> _Requirements_
Among the lines of these entries, how many hold the word "Write"? State only the number.

> _Excerpted data_
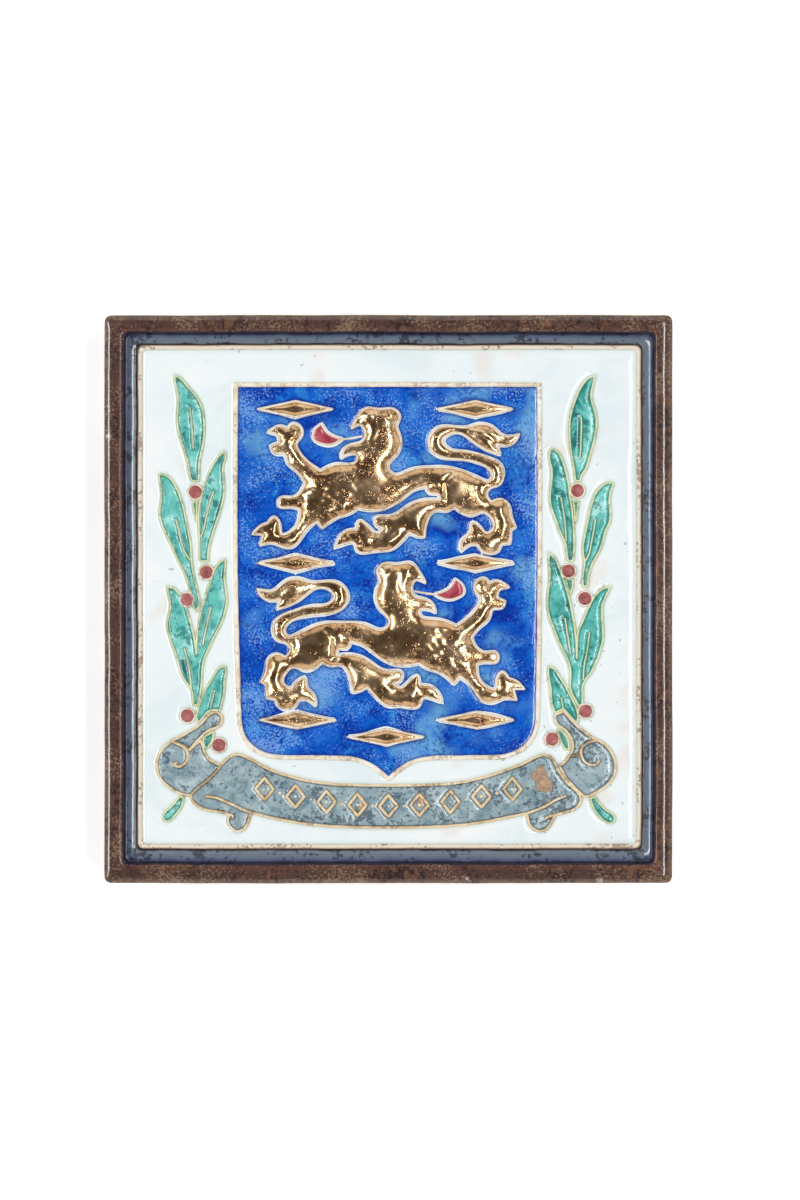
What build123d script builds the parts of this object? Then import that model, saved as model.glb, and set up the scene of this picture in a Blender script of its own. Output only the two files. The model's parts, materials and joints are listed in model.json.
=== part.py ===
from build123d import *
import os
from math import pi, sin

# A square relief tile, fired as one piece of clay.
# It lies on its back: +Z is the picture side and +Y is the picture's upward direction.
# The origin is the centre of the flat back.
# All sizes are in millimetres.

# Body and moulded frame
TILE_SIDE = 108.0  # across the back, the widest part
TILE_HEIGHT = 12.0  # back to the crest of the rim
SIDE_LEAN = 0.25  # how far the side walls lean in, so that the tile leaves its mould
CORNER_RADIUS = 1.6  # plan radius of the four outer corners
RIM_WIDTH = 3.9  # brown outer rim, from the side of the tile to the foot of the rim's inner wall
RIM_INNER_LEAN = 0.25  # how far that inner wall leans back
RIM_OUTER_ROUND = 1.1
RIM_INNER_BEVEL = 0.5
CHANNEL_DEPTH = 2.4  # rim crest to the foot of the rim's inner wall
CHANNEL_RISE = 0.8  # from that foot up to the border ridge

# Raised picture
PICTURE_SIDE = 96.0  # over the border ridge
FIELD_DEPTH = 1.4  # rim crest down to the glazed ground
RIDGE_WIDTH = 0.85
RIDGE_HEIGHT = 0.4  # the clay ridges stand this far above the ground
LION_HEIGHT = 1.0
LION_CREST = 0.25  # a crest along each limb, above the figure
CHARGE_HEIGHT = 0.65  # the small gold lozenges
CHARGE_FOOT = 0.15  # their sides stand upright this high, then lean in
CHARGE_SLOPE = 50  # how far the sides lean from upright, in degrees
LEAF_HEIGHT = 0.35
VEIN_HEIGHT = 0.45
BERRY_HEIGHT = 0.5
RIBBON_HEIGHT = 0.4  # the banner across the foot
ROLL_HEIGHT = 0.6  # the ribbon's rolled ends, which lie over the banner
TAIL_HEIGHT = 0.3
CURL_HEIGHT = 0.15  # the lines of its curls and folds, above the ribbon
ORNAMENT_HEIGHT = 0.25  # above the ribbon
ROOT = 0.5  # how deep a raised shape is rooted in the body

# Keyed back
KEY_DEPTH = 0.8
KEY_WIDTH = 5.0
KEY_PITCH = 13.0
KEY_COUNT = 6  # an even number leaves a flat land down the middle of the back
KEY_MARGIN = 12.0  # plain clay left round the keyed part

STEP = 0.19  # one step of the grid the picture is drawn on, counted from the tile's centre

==

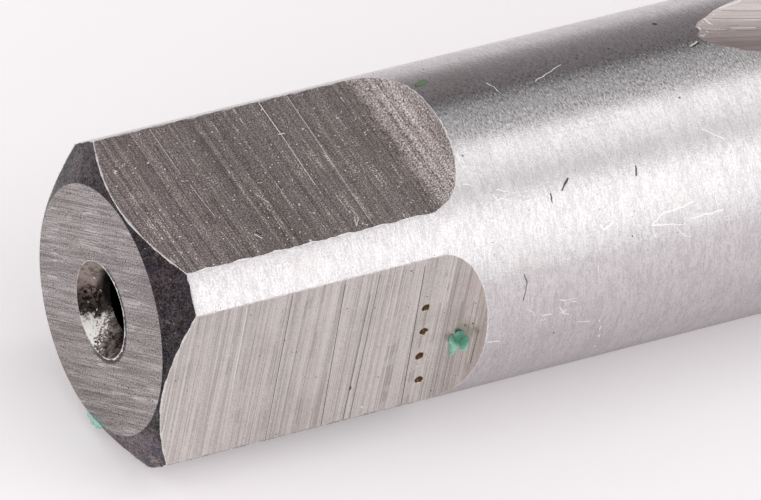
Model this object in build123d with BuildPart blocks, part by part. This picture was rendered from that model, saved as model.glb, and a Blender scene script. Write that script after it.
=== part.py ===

* * *

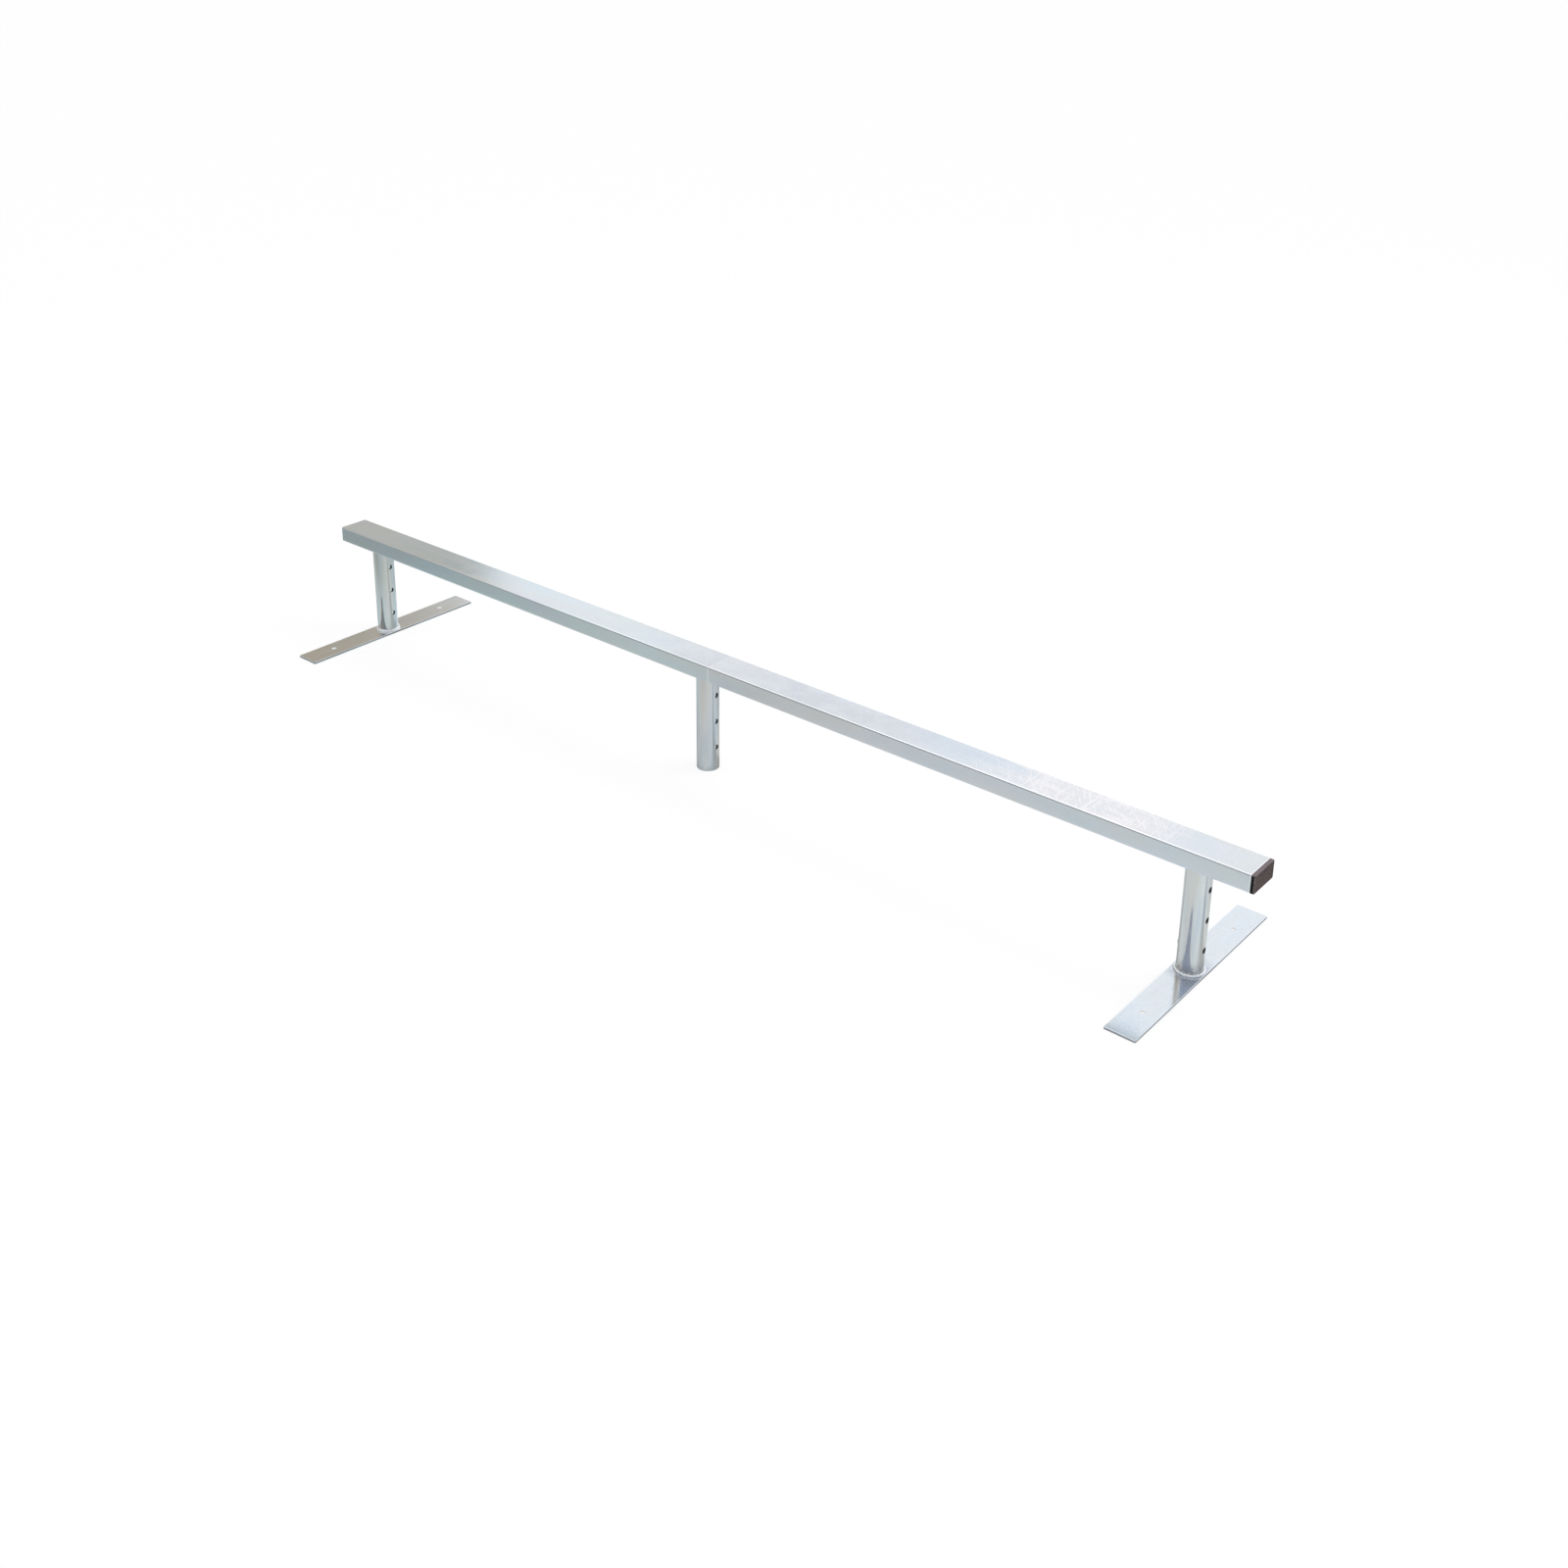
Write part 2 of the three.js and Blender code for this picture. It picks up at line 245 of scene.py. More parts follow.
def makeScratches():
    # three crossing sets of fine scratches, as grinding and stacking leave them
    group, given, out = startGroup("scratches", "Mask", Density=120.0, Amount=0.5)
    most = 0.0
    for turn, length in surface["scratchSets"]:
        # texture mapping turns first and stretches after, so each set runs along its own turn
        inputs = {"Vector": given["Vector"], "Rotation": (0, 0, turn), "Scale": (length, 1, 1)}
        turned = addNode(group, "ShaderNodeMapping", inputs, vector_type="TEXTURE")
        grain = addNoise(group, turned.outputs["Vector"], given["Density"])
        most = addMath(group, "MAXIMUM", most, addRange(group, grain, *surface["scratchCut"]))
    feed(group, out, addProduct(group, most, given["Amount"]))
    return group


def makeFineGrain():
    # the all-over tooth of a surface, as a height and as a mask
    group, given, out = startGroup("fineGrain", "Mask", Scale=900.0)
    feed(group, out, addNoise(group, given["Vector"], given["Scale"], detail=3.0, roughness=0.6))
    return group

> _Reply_
2